# Problem statement
Find the lines containing "from" and say how many there are, with no other words.

[Records that describe objects]
****

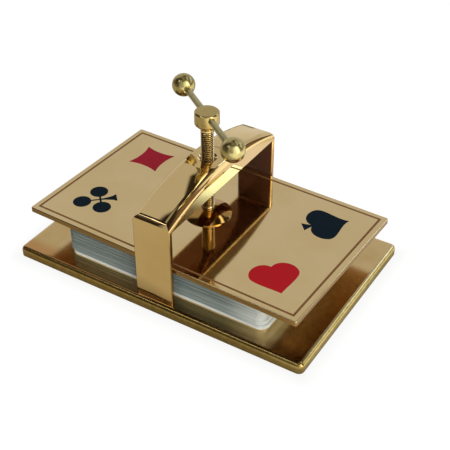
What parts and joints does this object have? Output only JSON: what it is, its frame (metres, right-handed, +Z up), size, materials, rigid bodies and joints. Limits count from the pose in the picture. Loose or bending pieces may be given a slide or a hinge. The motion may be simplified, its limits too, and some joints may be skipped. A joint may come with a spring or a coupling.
{
  "type": "card press",
  "caption": "Brass press that keeps playing cards flat: a screw in a bridge forces a plate with card-suit symbols down on the pack.",
  "frame": {"origin": "centre of the resting face under the felt", "axes": "+X along the base, +Y across it under the bridge, +Z up"},
  "size_m": [0.1264, 0.0802, 0.0682],
  "materials": {
    "polished_brass": "mirror polished",
    "plate_brass": "polished, fine scratches",
    "turned_brass": "turned, satin",
    "screw_brass": "plain",
    "border_enamel": "dark brown enamel",
    "red_enamel": "red enamel",
    "black_enamel": "blue-black enamel",
    "felt": "green felt",
    "card": "coated card, edges showing"
  },
  "bodies": {
    "frame": {"base_plate": "polished_brass", "base_felt": "felt", "bridge": "polished_brass", "leg_screws": "screw_brass"},
    "plate": {"press_plate": "plate_brass", "border_enamel": "border_enamel", "diamond_enamel": "red_enamel", "club_enamel": "black_enamel", "heart_enamel": "red_enamel", "spade_enamel": "black_enamel", "pressure_foot": "turned_brass", "foot_screws": "screw_brass"},
    "screw": {"press_screw": "turned_brass", "keeper_washer": "screw_brass", "keeper_screw": "screw_brass"},
    "bar": {"tommy_bar": "turned_brass", "ball_end_near": "turned_brass", "ball_end_far": "turned_brass"},
    "pack": {"card_pack": "card"}
  },
  "joints": [
    {"name": "plate_lift", "type": "slide", "parent": "frame", "child": "plate", "axis": [0, 0, 1], "range_m": [0, 0.0132]},
    {"name": "screw_turn", "type": "hinge", "parent": "plate", "child": "screw", "pos_m": [0, 0, 0.03], "axis": [0, 0, 1], "range_deg": [0, 5940]},
    {"name": "bar_slide", "type": "slide", "parent": "screw", "child": "bar", "axis": [0.8039, -0.5948, 0], "range_m": [-0.0157, 0.0157]},
    {"name": "pack_slide", "type": "slide", "parent": "frame", "child": "pack", "axis": [1, 0, 0], "range_m": [0, 0.108]}
  ],
  "couplings": [
    {"joint": "screw_turn", "follows": "plate_lift", "rad_per_m": 7854}
  ]
}
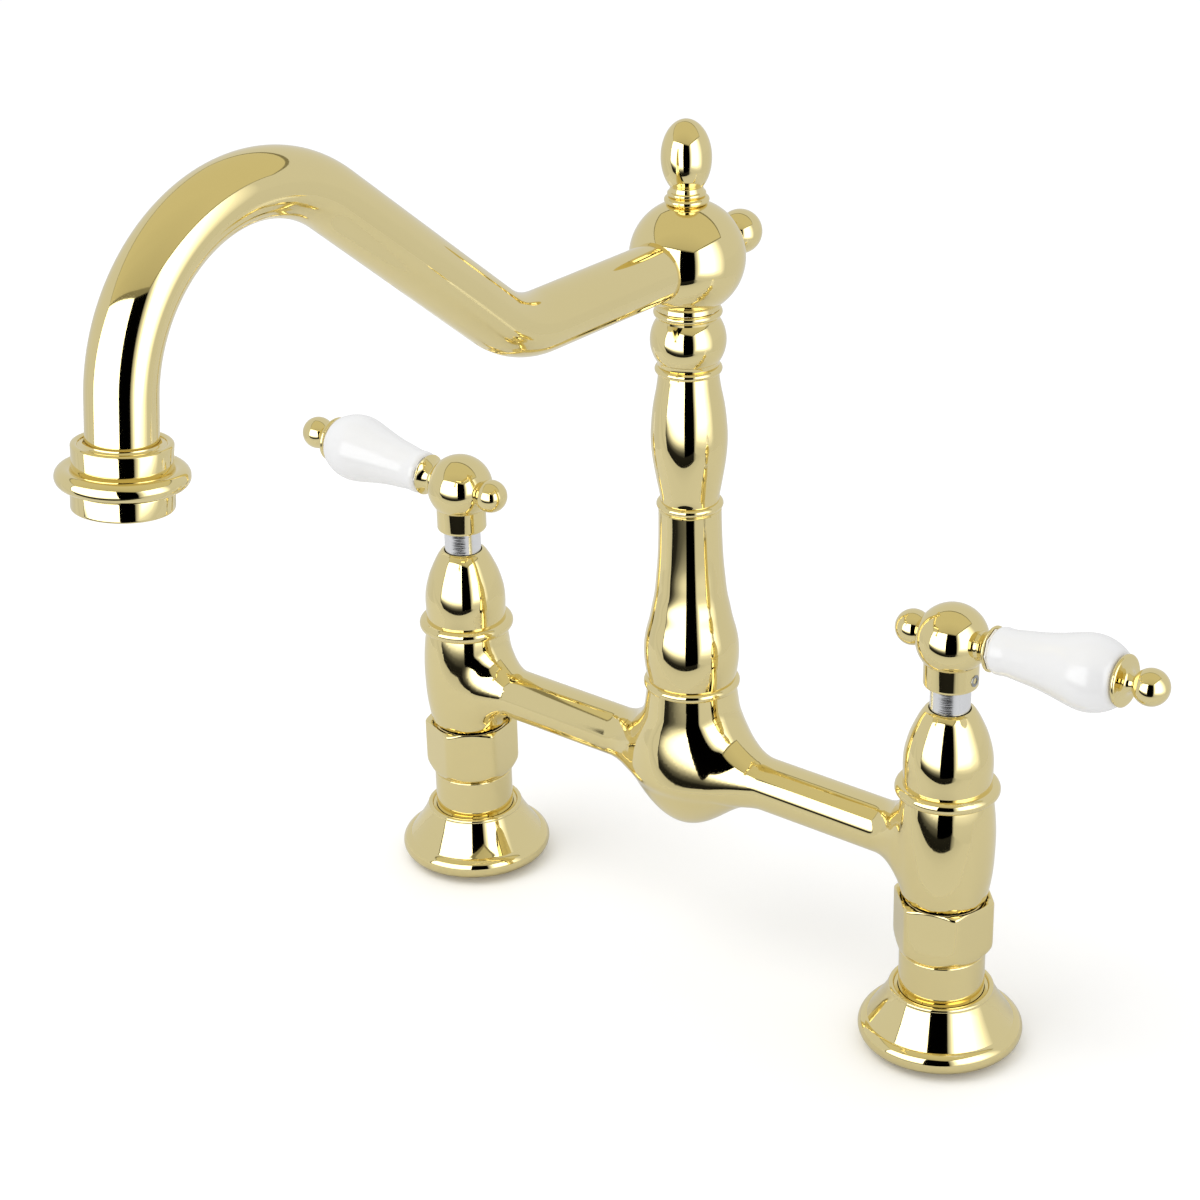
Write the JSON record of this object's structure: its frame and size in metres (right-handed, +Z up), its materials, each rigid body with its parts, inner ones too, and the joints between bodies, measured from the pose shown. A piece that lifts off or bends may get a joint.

****

# Exercise answer
2